I cannot believe that Congress would have gone this far to imperil every federal project, however important, on behalf of any living species however unimportant, without a clear declaration of that intention. The more rational interpretation is consistent with Representative Dingell’s obvious thinking: The Act is addressed to prospective action where reasonable options exist; no thought was given to abandonment of completed projects.
The Senate sponsor of the bill, Senator Tunney, apparently thought that the Act was merely precatory and would not withdraw from the agency the final decision on completion of the project:
“[A]s I understand it, after the consultation process took place, the Bureau of Public Roads, or the Corps of Engineers, would not be prohibited from building a road if they deemed it necessary to do so.
“[A]s I read the language, there has to be consultation. However, the Bureau of Public Roads or any other agency would have the final decision as to whether such a road should be built. That is my interpretation of the legislation at any rate.” 119 Cong. Rec. 25689-25690 (1973). See also Sierra Club v. Froehlke, 534 F. 2d 1289, 1303-1304 (CA8 1976).
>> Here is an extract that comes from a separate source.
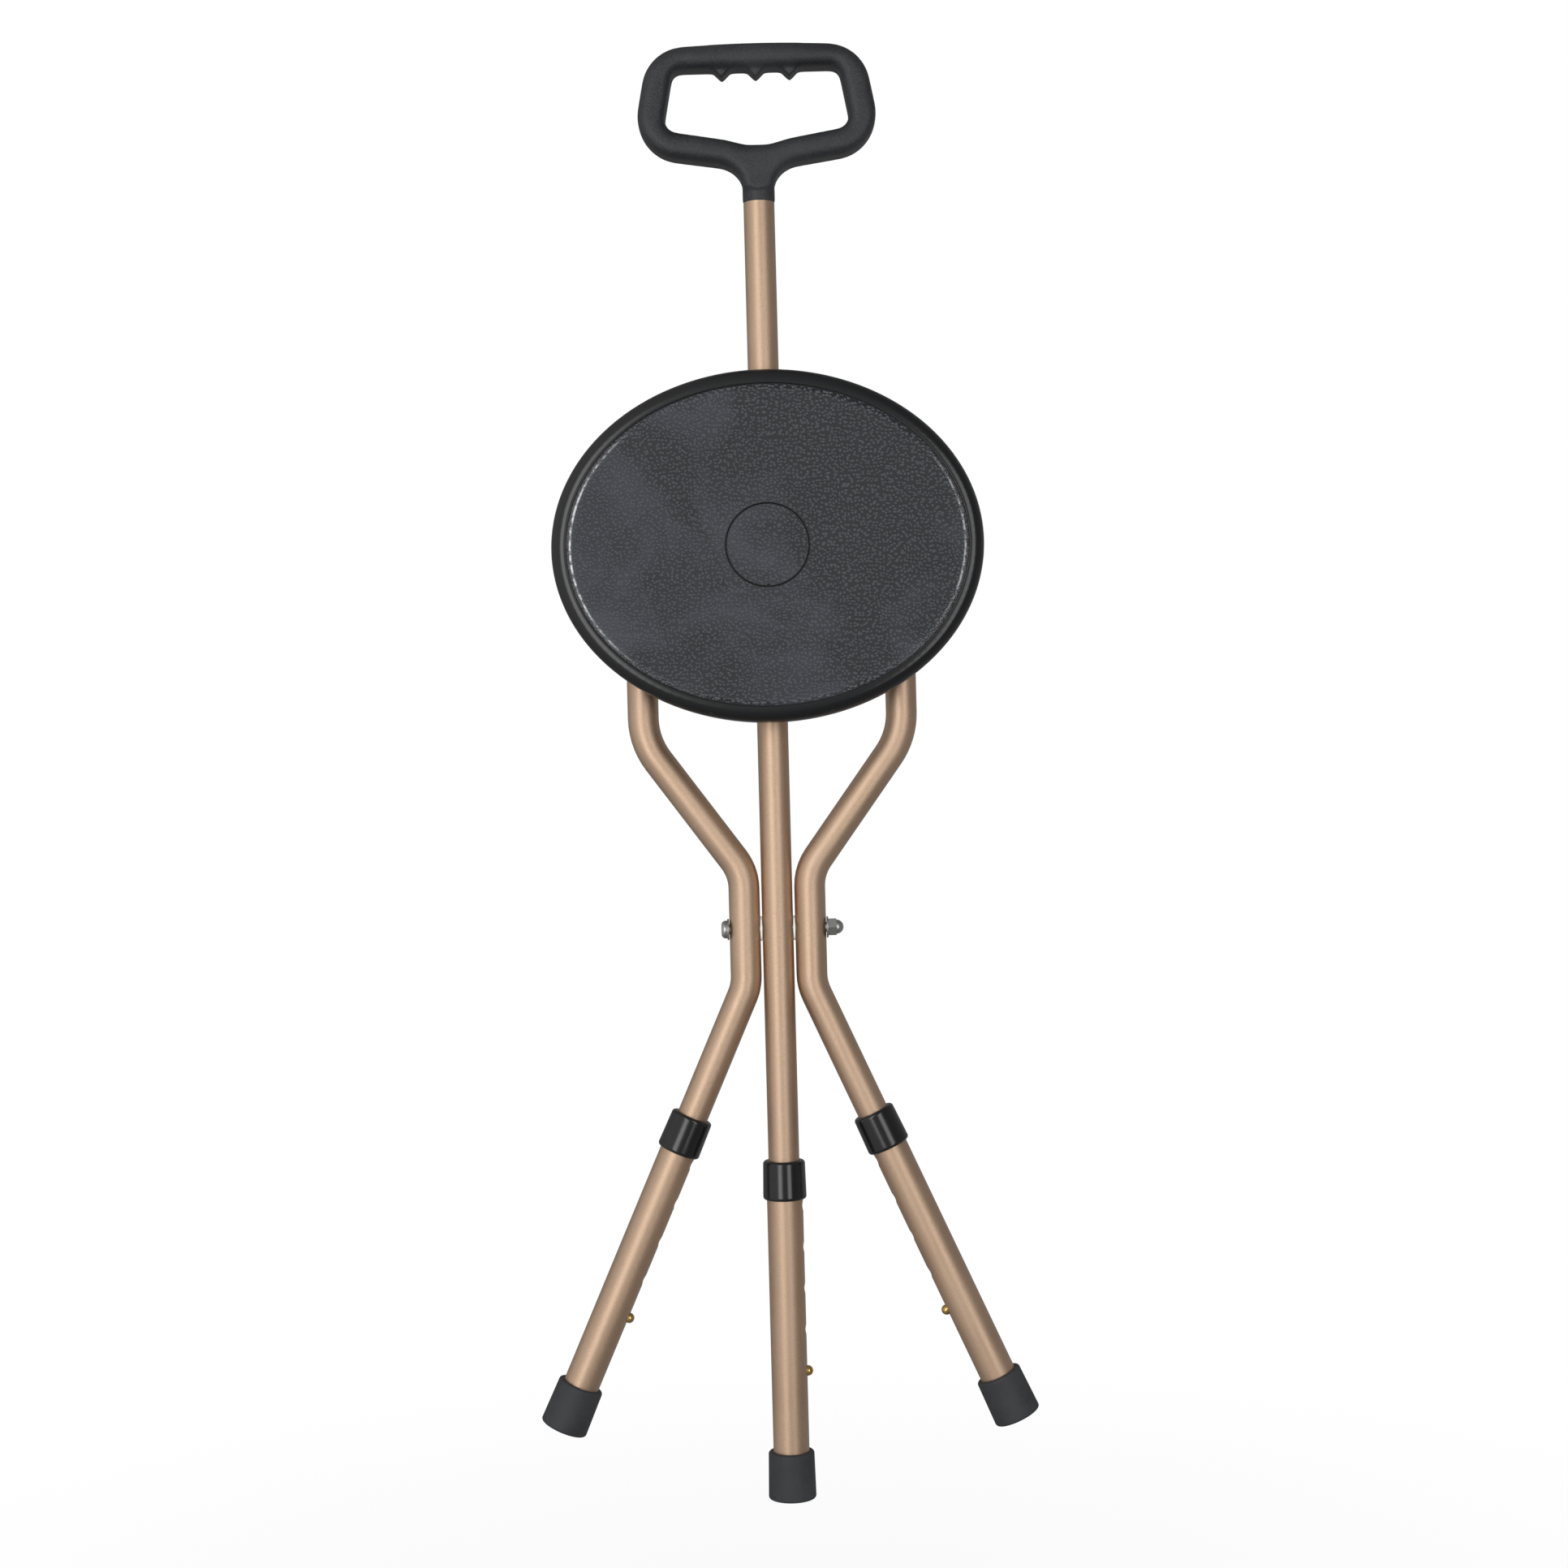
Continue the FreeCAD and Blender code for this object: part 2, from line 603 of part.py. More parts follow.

The initial proposed rulemaking under the Act made it quite clear that such an interpretation was not intended:
“Neither [the Fish and Wildlife Service of the Department of the Interior] nor [the National Marine Fisheries Service of the Department of Commerce] intends that section 7 bring about the waste that can occur if an advanced project is halted. . . . The affected agency must decide whether the degree of completion and extent of public funding of particular projects justify an action that may be otherwise inconsistent with section 7.” 42 Fed. Reg. 4869 (1977).
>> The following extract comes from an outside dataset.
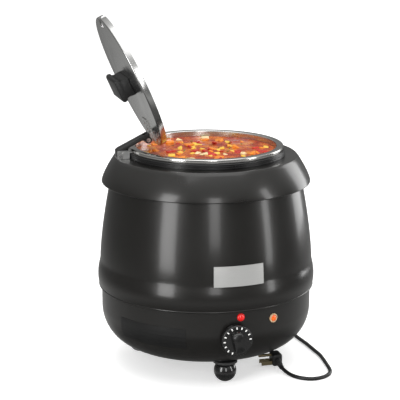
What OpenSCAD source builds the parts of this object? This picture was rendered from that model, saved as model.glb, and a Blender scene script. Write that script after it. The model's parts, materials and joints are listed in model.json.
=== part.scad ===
// Countertop soup kettle: a painted body on three ball feet, a lift-out insert pot that carries a
// hinged lid, and a turning thermostat knob. Origin on the floor at the kettle's axis,
// front (knob) towards -Y, lid hinge towards -X, +Z up. The lid is drawn open.

/* [Base] */
// Outer radius of the base where the upper shell meets it
base_r = 166; // [150:1:190]
// Height of the base's flat underside above the floor
base_bottom_z = 35; // [30:1:45]
// Height of the seam between base and upper shell
seam_z = 131.5; // [128:0.5:160]
// Radial width of the base's rounded lower corner
corner_w = 54; // [45:1:65]
// Height of the base's rounded lower corner
corner_h = 60; // [50:1:72]
// Sheet thickness of base, shell and collar
sheet_t = 1.4; // [1:0.1:1.8]

/* [Shell and collar] */
// Height of the shell between the seam and the collar's lip
shell_h = 163; // [150:0.5:196]
// How much narrower the shell is at its top than above its bulge
shell_taper = 17; // [13:1:21]
// How far the band at the bottom of the shell bulges out
bulge_out = 3.8; // [2:0.1:6]
// Height of the bulged band
bulge_h = 38; // [30:1:50]
// How far the collar's lip stands out from the top of the shell
lip_out = 12.8; // [10:0.2:16]
// Height of the collar between its lip and its flat top
collar_h = 40.6; // [34:0.2:50]
// How far the collar's side flares out from its flat top to its lip
collar_flare = 20; // [16:0.5:24]

/* [Pot and water pan] */
// Inner radius of the insert pot
pot_r = 110; // [92:1:111]
// Depth of the insert pot below its rim
pot_depth = 260; // [216:1:262]
// Sheet thickness of the pot
pot_t = 1.0; // [0.8:0.1:1.4]
// Width of the pot's rim outside its wall
rim_w = 10; // [8:0.1:12]
// Depth of the turned-down edge of the rim
rim_lip = 6.4; // [5:0.2:7.7]
// Height of the grooved ring that carries the rim
ring_h = 8.5; // [7:0.5:10]
// Radial gap between pot and water pan
pan_gap = 8; // [6:0.5:10]
// Water space under the pot
water_gap = 14; // [8:1:16]

/* [Lid] */
// Angle between the drawn open lid and the closed lid
lid_open = 114; // [90:1:116]
// Radial clearance between lid and pot wall
lid_gap = 1.5; // [1.2:0.1:3]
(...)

After the decision of the Court of Appeals in this case, however, the quoted language was withdrawn, and the agencies adopted the view of the court. 43 Fed. Reg. 870, 872, 875 (1978).
The Court acknowledges, as it must, that the permanent injunction it grants today will require “the sacrifice of the anticipated benefits of the project and of many millions of dollars in public funds.” Ante, at 174.